Listen it doesn’t matter, documentation doesn’t really matter, the people writing documentation for unsuccessful or useless stuff will not make it useful by writing documentation. Documentation can’t fix what’s wrong with a piece of broken software. However it is an enteprise product, it is a piece of utterly worthless differentiation that salespeople can go out and sell and buyers can go buy, and the money changed hands, so of course everyone is out there talking about how important it is.

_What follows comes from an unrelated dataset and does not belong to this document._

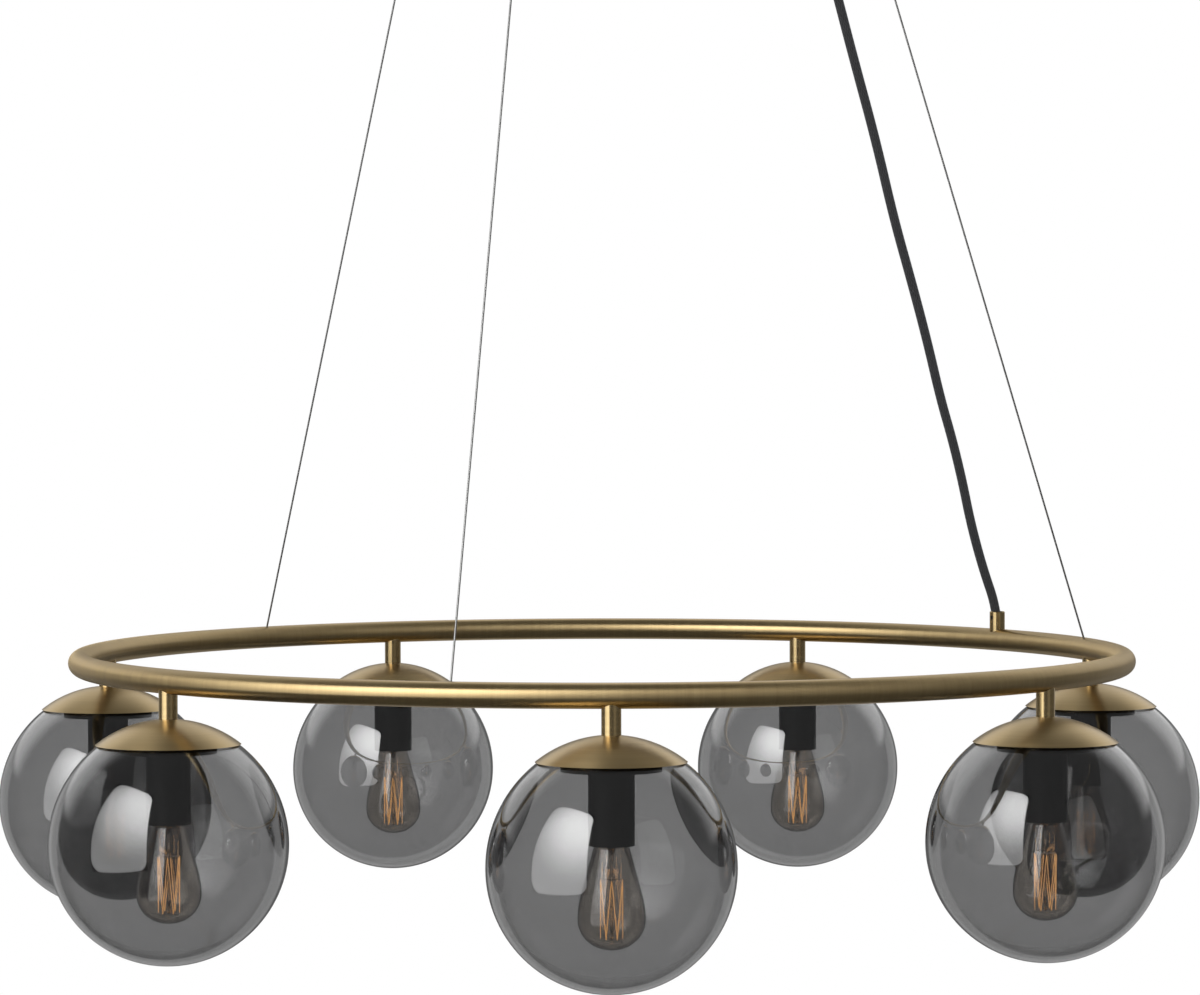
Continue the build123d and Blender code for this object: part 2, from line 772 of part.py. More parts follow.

Don’t use software that’s hard for you to use! No one is forcing you to write systemd units, iptables commands, command like arguments for ffpmeg etc. And yet, it must piss you off so much that there are people basically selling this free software in wrappers. You’re willing to try at least, which is good, and it’s not coming from a place of valuing your time or from lack of knowledge or accessibility - it’s from the ethos of not being ripped off, of giving the people doing the valuable thing (writing the software not the docs) most of the value, and not some commercial halfwit middleman. The ethos of being revolted about giving money to some giant company, so that some VP who doesn’t do anything can chauffeur his kids to their pod in the repurposed yoga studio on 1 Main Street of his suburban home’s town.

This is what free software for education is about. When the time isn’t super important, when the money is either not spent or sucked up by cronies - certainly not spent efficiently - you want a piece of software that is compatible with the ethos of what education is really about.

Education, more than anything else, is fundamentally opposed to the enriching of middlemen. In software middlemen tend to slap documentation on free stuff.